Summary of Improving Alignment and Robustness with Circuit Breakers, by Andy Zou et al.
Improving Alignment and Robustness with Circuit Breakers
by Andy Zou, Long Phan, Justin Wang, Derek Duenas, Maxwell Lin, Maksym Andriushchenko, Rowan Wang, Zico Kolter, Matt Fredrikson, Dan Hendrycks
First submitted to arxiv on: 6 Jun 2024
Categories
- Main: Machine Learning (cs.LG)
- Secondary: Artificial Intelligence (cs.AI); Computation and Language (cs.CL); Computer Vision and Pattern Recognition (cs.CV); Computers and Society (cs.CY)
GrooveSquid.com Paper Summaries
GrooveSquid.com’s goal is to make artificial intelligence research accessible by summarizing AI papers in simpler terms. Each summary below covers the same AI paper, written at different levels of difficulty. The medium difficulty and low difficulty versions are original summaries written by GrooveSquid.com, while the high difficulty version is the paper’s original abstract. Feel free to learn from the version that suits you best!

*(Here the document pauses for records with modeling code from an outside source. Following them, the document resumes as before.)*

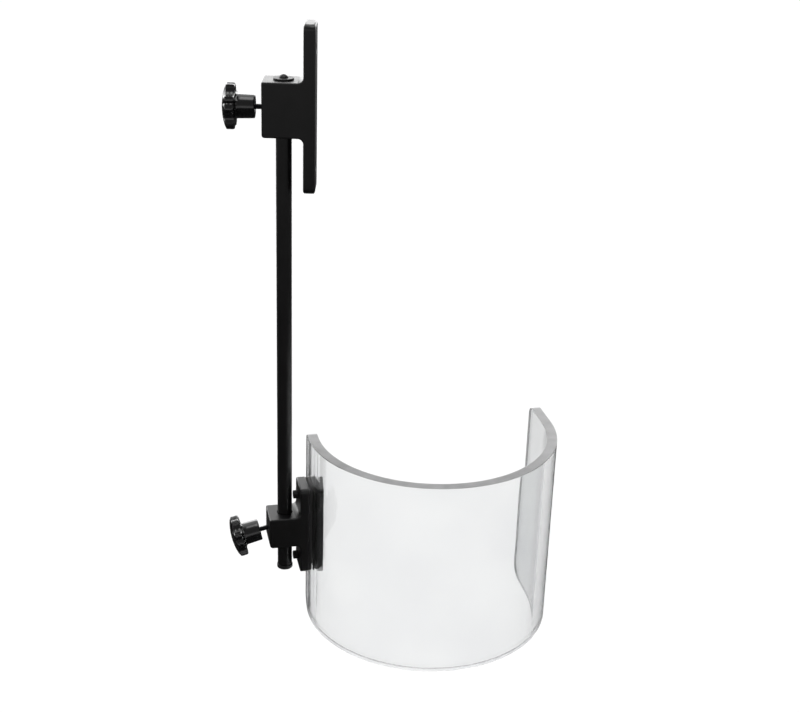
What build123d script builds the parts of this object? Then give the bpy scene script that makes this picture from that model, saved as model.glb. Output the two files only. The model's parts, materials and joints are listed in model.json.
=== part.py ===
from build123d import *
import os
from math import cos, radians, sqrt, tan

# Adjustable machine guard: a bolted bracket holds a round rod, and a clamp on
# the rod carries a clear bent shield.
# Frame: origin at the centre of the bracket's mounting face, +X out of that
# face, +Z up along the rod, -Y towards the person at the machine.

# Rod and its stop
rod_radius = 8.5
rod_length = 582.0
rod_end_chamfer = 0.8
running_gap = 0.05
bore_chamfer = 0.8
stop_washer_lip = 2.5
stop_washer_thickness = 2.0
stop_screw_length = 16.0
end_plug_lip = 0.8
end_plug_thickness = 5.0
end_plug_spigot_radius = 4.0
end_plug_spigot_length = 12.0
end_plug_edge = 1.2

# Mounting bracket
bracket_depth = 39.0
mount_block_reach = 22.0
mount_block_height = 58.5
mount_plate_gap = 21.5
mount_plate_thickness = 12.7
mount_plate_height = 178.0
mount_root_fillet = 6.0
mount_nose_fillet = 3.0
mount_corner = 6.0
mount_end_round = 3.0
mount_hole_radius = 4.5
mount_hole_spacing = 125.0

# Clamp bracket
clamp_drop = 502.0
clamp_swing = 12.0
clamp_block_reach = 20.0
clamp_block_height = 38.0
clamp_plate_gap = 16.0
clamp_plate_thickness = 11.0
clamp_plate_height = 111.0
clamp_root_fillet = 5.0
clamp_nose_fillet = 4.0
clamp_corner = 5.0
clamp_end_round = 2.0

# Shield
shield_radius = 148.0
shield_thickness = 12.0
shield_height = 238.0
shield_above_clamp = 113.5
shield_clamp_leg = 18.0
shield_free_leg = 50.0
shield_top_corner = 10.0
shield_bottom_corner = 20.0

# Sandwich that holds the shield
gasket_thickness = 1.0
gasket_margin = 1.0
backing_thickness = 5.0
clamp_screw_spacing = 82.0
clamp_screw_recess = 1.4
screw_hole_gap = 0.3
shield_hole_gap = 0.5

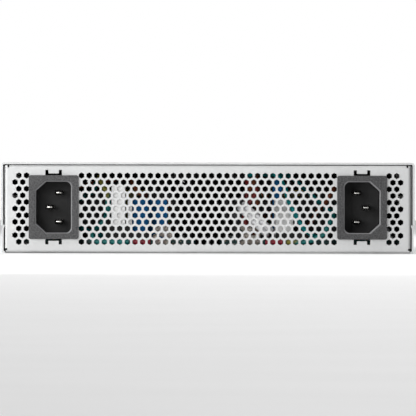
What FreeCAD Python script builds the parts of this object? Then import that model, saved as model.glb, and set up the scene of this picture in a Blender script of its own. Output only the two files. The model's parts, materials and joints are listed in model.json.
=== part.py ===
"""Half-width 1U rackmount network switch, modelled as the pieces it is assembled from.

Millimetres.  The port side (front) faces -Y, the power inlets (rear) face +Y, +Z is up.
The origin is the centre of the bottom of the overall box.
"""
import FreeCAD, Part
import math
import os

Vec = FreeCAD.Vector
X_AXIS = Vec(1, 0, 0)
Y_AXIS = Vec(0, 1, 0)
Z_AXIS = Vec(0, 0, 1)
SIDES = (-1, 1)

# ---- overall size ---------------------------------------------------------------------
WIDTH = 200.0                     # half of a 19-inch rack's opening
HEIGHT = 43.8                     # one rack unit less its stacking gap
DEPTH = 508.0                     # from the port noses to the inlet flanges

# ---- folded sheet metal ---------------------------------------------------------------
SHEET = 0.8                       # base, front and rear panels, brackets
COVER_SHEET = 1.0
BEND = 0.5                        # inside radius of every fold
INLET_PROUD = 2.0                 # inlet flange in front of the rear panel
NOSE_PROUD = 1.0                  # port cages in front of the front panel
REAR_FACE = DEPTH / 2 - INLET_PROUD
FRONT_FACE = -DEPTH / 2 + NOSE_PROUD
COVER_LIP = 13.2                  # lower edge of the cover's sides
WALL_UPPER = WIDTH / 2 - COVER_SHEET - 0.05     # base wall's outer face under the cover
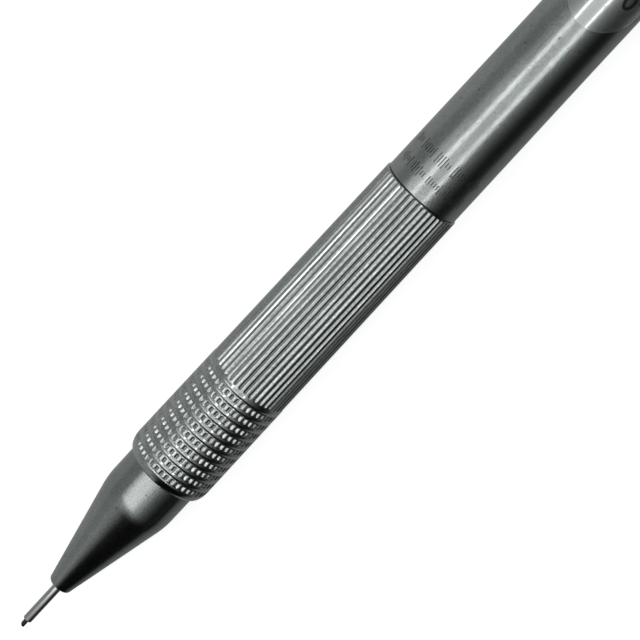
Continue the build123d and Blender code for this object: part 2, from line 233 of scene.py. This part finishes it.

Summary difficulty | Written by | Summary |
---|---|---|
High | Paper authors | High Difficulty Summary Read the original abstract here |
Medium | GrooveSquid.com (original content) | Medium Difficulty Summary Medium Difficulty Summary: A novel approach, inspired by representation engineering, is introduced to prevent AI systems from taking harmful actions and being vulnerable to adversarial attacks. The “circuit breaker” technique interrupts models as they respond with harmful outputs, directly controlling the representations responsible for these outputs without sacrificing utility. This method can be applied to text-only and multimodal language models, effectively preventing the generation of harmful outputs even in the presence of powerful unseen attacks. Notably, the approach demonstrates reliable robustness against image “hijacks” that aim to produce harmful content. The technique is extended to AI agents, leading to considerable reductions in harmful actions when under attack. This breakthrough represents a significant step forward in developing reliable safeguards against harmful behavior and adversarial attacks. |
Low | GrooveSquid.com (original content) | Low Difficulty Summary Low Difficulty Summary: A new way is found to stop artificial intelligence (AI) systems from doing bad things and being tricked by hackers. The “circuit breaker” method helps AI models not produce harmful outputs, even if they’re trying really hard to do so. This approach works with both text-only and picture-based language models and can help prevent AI agents from taking bad actions when they’re under attack. |